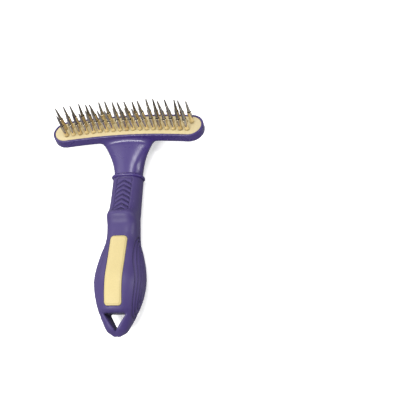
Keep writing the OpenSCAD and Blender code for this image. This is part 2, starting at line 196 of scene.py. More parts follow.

==================================================

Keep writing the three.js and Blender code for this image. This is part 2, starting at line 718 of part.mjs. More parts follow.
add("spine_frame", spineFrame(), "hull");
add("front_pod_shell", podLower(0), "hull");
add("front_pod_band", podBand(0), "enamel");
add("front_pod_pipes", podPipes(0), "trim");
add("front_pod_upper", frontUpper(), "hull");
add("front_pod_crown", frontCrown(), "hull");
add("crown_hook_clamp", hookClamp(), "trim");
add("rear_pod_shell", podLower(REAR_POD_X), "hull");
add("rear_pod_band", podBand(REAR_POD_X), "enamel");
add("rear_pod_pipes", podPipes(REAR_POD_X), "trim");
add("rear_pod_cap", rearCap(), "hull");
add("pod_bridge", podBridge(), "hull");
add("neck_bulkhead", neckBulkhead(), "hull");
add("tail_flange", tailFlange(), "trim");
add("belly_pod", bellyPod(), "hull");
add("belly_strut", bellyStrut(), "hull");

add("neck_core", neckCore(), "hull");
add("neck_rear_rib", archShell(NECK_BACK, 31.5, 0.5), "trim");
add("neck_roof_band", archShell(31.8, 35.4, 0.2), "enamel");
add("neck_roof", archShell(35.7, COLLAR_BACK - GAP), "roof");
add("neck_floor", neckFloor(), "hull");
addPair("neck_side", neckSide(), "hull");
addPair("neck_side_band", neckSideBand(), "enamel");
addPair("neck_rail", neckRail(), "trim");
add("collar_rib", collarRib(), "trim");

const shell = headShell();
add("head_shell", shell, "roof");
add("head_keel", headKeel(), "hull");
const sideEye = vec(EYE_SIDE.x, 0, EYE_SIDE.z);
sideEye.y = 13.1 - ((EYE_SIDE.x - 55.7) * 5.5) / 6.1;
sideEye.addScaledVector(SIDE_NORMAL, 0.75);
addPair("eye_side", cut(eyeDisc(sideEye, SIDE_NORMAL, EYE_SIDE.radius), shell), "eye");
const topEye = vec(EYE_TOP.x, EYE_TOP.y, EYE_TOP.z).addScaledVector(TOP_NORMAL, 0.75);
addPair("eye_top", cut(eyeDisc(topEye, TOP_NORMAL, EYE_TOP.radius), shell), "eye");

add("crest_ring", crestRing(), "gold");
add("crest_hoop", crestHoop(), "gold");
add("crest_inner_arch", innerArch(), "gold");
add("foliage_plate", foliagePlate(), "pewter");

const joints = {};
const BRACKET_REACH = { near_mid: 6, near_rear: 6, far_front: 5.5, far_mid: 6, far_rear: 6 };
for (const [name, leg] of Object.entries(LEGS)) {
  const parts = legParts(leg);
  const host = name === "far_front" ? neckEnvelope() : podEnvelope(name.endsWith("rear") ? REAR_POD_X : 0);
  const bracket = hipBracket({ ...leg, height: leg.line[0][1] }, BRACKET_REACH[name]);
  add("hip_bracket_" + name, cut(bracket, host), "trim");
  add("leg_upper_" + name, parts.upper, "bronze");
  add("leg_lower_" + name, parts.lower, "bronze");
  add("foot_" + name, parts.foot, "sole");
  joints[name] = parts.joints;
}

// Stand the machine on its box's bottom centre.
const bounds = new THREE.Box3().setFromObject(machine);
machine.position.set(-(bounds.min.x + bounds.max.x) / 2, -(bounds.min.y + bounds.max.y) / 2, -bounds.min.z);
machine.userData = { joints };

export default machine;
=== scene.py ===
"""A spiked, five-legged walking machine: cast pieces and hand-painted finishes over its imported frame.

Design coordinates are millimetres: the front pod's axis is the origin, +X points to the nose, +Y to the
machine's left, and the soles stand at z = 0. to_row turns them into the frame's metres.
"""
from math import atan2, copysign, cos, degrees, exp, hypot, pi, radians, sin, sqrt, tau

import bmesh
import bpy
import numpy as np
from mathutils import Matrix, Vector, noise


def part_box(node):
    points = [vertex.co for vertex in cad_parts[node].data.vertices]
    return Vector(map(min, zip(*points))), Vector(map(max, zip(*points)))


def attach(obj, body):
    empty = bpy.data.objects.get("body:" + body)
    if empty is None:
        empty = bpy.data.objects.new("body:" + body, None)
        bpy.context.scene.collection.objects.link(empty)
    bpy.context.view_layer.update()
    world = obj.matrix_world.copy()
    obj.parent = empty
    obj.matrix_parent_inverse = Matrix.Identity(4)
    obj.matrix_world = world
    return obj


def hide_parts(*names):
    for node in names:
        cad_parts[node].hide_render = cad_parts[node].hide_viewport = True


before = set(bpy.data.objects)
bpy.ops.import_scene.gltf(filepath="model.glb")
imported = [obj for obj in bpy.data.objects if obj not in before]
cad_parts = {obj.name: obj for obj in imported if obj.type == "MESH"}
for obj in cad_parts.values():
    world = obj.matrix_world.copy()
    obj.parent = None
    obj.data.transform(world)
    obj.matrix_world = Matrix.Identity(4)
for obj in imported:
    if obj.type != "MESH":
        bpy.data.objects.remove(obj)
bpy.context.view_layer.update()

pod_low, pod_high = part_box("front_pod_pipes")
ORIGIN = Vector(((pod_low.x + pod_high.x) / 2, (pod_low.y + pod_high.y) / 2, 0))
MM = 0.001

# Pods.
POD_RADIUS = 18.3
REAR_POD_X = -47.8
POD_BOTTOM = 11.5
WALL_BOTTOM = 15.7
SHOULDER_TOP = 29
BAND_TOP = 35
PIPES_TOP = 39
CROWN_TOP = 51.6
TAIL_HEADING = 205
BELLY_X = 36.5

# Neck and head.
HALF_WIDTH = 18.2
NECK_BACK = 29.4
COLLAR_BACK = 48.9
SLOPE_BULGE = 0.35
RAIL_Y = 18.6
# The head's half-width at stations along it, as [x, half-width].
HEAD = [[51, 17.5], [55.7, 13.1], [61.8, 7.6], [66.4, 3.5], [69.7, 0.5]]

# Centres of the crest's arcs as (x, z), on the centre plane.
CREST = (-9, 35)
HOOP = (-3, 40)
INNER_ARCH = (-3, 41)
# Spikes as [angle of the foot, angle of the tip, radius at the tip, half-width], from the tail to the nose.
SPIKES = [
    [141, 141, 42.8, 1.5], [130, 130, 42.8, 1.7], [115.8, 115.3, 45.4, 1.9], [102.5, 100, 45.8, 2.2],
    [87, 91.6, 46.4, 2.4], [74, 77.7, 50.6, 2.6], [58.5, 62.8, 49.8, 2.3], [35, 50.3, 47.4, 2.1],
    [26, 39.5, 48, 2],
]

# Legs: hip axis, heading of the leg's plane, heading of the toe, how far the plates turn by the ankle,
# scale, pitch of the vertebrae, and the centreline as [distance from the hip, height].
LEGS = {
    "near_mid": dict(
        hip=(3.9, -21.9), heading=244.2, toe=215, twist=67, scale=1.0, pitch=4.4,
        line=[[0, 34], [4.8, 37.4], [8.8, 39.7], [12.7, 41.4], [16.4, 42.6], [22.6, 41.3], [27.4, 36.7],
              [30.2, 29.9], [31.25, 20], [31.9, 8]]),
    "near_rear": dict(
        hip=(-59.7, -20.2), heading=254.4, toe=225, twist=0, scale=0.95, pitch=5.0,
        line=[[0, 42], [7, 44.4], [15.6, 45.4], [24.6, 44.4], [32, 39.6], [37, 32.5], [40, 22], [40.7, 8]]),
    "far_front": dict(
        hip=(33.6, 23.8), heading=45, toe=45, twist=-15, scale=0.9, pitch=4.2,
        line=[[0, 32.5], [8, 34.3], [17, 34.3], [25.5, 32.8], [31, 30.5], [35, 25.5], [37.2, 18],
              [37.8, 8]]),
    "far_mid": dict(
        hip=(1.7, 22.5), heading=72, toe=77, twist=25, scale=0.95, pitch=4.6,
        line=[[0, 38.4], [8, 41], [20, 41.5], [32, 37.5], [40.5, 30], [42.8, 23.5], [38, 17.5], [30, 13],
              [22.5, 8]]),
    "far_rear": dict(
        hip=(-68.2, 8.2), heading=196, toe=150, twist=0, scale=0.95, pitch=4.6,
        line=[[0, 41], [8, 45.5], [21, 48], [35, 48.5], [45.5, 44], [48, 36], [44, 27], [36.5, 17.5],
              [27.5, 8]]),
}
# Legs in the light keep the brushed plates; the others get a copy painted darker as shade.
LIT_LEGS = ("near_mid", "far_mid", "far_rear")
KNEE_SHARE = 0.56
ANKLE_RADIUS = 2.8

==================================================

* **Task requirements**
Copy out precisely the lines that begin at the line containing "box's bottom centre." and end at the line containing "bpy.context.scene.collection.objects.link(empty)", including both; write nothing else.

* **Exercise result**
// Stand the machine on its box's bottom centre.
const bounds = new THREE.Box3().setFromObject(machine);
machine.position.set(-(bounds.min.x + bounds.max.x) / 2, -(bounds.min.y + bounds.max.y) / 2, -bounds.min.z);
machine.userData = { joints };

export default machine;
=== scene.py ===
"""A spiked, five-legged walking machine: cast pieces and hand-painted finishes over its imported frame.

Design coordinates are millimetres: the front pod's axis is the origin, +X points to the nose, +Y to the
machine's left, and the soles stand at z = 0. to_row turns them into the frame's metres.
"""
from math import atan2, copysign, cos, degrees, exp, hypot, pi, radians, sin, sqrt, tau

import bmesh
import bpy
import numpy as np
from mathutils import Matrix, Vector, noise


def part_box(node):
    points = [vertex.co for vertex in cad_parts[node].data.vertices]
    return Vector(map(min, zip(*points))), Vector(map(max, zip(*points)))


def attach(obj, body):
    empty = bpy.data.objects.get("body:" + body)
    if empty is None:
        empty = bpy.data.objects.new("body:" + body, None)
        bpy.context.scene.collection.objects.link(empty)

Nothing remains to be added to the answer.